==== DATA EXCERPTS ====
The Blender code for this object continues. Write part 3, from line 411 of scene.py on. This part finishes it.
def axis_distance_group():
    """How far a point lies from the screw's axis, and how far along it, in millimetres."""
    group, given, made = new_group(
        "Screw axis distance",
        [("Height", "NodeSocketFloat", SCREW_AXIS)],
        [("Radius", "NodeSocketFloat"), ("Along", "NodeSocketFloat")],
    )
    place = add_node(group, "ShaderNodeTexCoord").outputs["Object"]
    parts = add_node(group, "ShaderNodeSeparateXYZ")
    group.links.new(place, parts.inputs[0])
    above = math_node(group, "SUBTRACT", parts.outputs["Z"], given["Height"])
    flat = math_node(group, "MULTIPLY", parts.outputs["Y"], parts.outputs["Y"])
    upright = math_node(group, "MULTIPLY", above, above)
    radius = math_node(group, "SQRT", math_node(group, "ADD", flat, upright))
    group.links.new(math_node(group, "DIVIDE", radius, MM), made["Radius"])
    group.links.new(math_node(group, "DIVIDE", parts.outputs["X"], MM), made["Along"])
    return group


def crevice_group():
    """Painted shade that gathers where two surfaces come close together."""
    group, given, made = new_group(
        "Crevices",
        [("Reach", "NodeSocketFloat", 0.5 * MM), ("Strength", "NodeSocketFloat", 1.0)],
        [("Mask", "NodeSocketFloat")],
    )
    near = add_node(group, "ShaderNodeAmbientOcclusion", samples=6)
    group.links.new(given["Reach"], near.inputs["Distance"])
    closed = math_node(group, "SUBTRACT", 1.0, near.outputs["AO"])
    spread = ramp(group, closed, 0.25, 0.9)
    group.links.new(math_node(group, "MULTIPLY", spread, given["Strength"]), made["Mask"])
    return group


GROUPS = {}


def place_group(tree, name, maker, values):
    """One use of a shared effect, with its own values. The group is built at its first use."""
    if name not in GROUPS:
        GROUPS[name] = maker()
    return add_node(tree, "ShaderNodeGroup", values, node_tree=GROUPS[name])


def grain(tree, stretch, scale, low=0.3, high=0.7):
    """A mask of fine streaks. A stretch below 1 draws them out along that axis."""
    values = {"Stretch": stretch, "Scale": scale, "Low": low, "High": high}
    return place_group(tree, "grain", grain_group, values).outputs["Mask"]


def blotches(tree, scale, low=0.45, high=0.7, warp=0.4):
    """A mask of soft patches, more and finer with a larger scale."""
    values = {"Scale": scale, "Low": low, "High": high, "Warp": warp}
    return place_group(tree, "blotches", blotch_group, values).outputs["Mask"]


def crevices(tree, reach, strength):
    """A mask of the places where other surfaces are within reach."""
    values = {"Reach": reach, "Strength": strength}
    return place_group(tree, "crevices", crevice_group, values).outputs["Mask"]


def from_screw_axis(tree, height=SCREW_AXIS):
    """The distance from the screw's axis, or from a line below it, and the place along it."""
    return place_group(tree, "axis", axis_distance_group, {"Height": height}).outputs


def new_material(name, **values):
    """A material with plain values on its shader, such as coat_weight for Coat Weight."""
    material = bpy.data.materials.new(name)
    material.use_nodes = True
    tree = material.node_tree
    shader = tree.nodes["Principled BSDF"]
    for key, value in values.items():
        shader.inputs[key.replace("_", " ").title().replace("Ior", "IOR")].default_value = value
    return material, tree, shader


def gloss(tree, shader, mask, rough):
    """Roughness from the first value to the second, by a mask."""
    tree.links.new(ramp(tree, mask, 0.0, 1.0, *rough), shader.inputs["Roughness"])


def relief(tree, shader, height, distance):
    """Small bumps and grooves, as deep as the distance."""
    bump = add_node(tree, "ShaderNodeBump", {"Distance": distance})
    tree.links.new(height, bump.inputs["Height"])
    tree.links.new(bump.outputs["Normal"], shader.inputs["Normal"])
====
==== DATA EXCERPTS ====
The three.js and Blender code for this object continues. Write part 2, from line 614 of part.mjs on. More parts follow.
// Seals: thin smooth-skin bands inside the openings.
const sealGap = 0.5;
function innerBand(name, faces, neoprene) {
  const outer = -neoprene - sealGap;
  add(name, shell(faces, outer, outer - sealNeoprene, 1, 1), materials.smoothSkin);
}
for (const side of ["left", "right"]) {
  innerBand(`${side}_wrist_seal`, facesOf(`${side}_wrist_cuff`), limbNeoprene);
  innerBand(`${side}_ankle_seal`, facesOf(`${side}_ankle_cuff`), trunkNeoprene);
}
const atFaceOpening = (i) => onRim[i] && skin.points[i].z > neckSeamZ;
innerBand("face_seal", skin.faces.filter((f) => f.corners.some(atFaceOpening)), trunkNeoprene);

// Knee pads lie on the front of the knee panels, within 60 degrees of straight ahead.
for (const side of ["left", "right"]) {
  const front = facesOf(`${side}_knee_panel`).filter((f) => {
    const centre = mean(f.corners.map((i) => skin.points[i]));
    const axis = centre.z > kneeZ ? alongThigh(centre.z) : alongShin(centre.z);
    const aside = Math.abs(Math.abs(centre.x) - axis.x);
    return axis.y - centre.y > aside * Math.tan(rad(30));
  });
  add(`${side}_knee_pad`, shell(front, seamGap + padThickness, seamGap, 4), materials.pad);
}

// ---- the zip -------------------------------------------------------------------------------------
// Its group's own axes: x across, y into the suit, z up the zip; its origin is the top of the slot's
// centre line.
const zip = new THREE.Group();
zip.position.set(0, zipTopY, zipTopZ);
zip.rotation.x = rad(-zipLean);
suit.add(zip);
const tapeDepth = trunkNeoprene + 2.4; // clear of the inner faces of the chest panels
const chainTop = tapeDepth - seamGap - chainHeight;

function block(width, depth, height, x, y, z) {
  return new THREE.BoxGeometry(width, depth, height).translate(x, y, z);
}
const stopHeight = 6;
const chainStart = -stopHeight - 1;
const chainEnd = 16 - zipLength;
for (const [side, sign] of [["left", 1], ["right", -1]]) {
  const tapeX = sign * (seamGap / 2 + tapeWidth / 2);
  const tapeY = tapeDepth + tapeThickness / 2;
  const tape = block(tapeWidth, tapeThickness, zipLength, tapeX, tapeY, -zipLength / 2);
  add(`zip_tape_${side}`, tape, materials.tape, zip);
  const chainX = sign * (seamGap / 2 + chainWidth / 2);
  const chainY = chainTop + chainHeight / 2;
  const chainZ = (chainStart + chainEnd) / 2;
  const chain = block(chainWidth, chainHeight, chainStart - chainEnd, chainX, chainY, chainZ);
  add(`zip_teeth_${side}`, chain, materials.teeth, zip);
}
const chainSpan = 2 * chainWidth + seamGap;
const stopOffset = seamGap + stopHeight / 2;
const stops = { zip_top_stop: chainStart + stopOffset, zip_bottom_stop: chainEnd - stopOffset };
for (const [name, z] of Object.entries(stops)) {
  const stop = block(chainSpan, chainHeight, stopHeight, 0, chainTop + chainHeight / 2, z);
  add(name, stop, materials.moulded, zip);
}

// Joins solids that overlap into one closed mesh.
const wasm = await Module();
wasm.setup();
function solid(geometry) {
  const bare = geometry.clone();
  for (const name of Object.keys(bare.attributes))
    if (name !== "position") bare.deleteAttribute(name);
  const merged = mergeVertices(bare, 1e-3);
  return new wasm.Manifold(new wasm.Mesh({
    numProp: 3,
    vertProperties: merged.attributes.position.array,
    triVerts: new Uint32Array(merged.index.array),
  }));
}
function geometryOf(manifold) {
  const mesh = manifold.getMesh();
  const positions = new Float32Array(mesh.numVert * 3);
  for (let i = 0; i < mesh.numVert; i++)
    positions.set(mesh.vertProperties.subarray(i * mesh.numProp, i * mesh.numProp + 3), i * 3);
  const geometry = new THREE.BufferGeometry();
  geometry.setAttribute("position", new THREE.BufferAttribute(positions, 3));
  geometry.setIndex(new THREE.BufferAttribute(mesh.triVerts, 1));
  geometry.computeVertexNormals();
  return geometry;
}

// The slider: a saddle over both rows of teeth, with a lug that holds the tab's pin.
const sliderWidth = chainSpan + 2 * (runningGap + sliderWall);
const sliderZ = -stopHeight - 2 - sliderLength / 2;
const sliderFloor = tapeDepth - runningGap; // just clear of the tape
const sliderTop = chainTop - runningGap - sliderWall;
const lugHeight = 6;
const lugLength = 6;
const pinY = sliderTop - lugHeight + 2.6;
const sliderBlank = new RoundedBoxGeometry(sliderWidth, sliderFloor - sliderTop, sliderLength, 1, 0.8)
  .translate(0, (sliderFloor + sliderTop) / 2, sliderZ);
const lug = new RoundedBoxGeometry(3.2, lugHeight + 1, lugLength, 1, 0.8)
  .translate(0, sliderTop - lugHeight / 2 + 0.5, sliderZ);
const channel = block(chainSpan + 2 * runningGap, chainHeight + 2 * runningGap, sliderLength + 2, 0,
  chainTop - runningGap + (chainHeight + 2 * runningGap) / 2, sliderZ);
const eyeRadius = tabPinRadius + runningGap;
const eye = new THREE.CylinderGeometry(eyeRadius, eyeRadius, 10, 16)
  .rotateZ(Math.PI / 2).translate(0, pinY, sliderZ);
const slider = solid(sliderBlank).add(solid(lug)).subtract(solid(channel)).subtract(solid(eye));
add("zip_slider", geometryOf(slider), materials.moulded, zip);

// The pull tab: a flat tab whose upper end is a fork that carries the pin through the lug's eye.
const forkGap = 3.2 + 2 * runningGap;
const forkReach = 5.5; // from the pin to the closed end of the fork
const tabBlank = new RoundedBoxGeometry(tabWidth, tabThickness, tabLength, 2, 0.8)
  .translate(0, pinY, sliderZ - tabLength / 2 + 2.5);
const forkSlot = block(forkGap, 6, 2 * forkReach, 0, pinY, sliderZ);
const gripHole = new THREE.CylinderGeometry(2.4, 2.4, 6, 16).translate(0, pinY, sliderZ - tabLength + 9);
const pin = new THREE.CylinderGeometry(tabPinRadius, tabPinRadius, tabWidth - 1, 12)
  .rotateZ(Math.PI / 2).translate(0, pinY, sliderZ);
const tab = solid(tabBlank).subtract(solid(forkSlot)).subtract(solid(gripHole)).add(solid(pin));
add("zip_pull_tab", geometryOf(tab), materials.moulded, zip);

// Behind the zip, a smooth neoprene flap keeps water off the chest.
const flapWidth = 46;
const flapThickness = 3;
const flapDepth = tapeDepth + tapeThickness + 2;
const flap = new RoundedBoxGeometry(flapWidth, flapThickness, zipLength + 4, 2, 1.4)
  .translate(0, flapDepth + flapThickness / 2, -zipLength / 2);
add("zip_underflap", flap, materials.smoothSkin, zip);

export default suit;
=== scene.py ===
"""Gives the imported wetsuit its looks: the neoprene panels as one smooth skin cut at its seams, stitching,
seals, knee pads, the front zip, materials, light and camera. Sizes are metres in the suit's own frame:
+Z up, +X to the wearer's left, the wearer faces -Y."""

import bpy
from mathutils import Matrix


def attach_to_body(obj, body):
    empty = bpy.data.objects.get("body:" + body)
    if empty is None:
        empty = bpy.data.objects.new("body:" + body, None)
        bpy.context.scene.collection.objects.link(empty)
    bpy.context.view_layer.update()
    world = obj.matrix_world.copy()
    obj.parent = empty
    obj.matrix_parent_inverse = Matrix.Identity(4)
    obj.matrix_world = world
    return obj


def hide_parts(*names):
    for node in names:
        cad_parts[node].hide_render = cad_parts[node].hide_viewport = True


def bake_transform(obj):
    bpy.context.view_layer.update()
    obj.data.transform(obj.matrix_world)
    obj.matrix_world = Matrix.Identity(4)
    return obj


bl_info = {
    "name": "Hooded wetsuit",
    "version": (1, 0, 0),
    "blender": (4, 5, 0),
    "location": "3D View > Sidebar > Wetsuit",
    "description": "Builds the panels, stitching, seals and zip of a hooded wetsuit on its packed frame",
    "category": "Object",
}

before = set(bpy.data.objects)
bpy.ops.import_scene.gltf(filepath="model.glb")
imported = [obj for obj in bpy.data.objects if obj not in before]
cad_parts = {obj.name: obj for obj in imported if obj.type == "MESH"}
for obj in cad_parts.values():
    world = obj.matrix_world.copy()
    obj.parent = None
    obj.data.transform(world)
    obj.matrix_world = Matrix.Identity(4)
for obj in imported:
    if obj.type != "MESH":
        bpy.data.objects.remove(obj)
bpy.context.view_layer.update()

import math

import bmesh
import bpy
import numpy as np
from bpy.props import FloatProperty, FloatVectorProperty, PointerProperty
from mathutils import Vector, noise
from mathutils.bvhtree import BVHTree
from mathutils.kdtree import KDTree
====
==== DATA EXCERPTS ====
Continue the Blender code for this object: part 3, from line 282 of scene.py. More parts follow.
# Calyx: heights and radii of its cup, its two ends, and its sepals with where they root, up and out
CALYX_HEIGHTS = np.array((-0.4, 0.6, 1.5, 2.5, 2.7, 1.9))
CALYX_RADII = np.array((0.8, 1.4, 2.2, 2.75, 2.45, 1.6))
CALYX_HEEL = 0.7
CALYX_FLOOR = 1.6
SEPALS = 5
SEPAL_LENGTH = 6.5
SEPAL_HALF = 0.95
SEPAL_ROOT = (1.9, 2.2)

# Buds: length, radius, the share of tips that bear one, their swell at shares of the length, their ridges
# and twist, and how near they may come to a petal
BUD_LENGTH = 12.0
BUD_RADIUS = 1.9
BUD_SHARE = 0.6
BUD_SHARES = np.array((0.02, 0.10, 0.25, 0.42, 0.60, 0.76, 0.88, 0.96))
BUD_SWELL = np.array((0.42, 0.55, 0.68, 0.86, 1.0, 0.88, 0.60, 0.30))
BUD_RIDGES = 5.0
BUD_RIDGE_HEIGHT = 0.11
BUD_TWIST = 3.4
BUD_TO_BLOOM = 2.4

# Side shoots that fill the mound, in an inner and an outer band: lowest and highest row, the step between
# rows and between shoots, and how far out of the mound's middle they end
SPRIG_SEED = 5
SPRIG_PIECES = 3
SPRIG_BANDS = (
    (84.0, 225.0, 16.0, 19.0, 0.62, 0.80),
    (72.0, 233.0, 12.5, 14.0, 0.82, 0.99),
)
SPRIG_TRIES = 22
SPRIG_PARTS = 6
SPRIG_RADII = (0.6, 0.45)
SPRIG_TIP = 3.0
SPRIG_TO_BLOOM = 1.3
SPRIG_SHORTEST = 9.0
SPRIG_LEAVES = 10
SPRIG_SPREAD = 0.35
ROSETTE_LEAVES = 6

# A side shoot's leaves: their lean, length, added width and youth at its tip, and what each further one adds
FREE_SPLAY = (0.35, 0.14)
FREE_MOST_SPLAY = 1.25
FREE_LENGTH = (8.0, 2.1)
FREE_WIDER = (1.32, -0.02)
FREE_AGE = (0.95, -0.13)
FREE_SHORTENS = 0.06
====
Only the lines from the one containing "off the chest." through the one containing "obj.matrix_parent_inverse = Matrix.Identity(4)" are to be retyped, both boundary lines included, with no other material.

> ANSWER TO THE TASK:
// Behind the zip, a smooth neoprene flap keeps water off the chest.
const flapWidth = 46;
const flapThickness = 3;
const flapDepth = tapeDepth + tapeThickness + 2;
const flap = new RoundedBoxGeometry(flapWidth, flapThickness, zipLength + 4, 2, 1.4)
  .translate(0, flapDepth + flapThickness / 2, -zipLength / 2);
add("zip_underflap", flap, materials.smoothSkin, zip);

export default suit;
=== scene.py ===
"""Gives the imported wetsuit its looks: the neoprene panels as one smooth skin cut at its seams, stitching,
seals, knee pads, the front zip, materials, light and camera. Sizes are metres in the suit's own frame:
+Z up, +X to the wearer's left, the wearer faces -Y."""

import bpy
from mathutils import Matrix


def attach_to_body(obj, body):
    empty = bpy.data.objects.get("body:" + body)
    if empty is None:
        empty = bpy.data.objects.new("body:" + body, None)
        bpy.context.scene.collection.objects.link(empty)
    bpy.context.view_layer.update()
    world = obj.matrix_world.copy()
    obj.parent = empty
    obj.matrix_parent_inverse = Matrix.Identity(4)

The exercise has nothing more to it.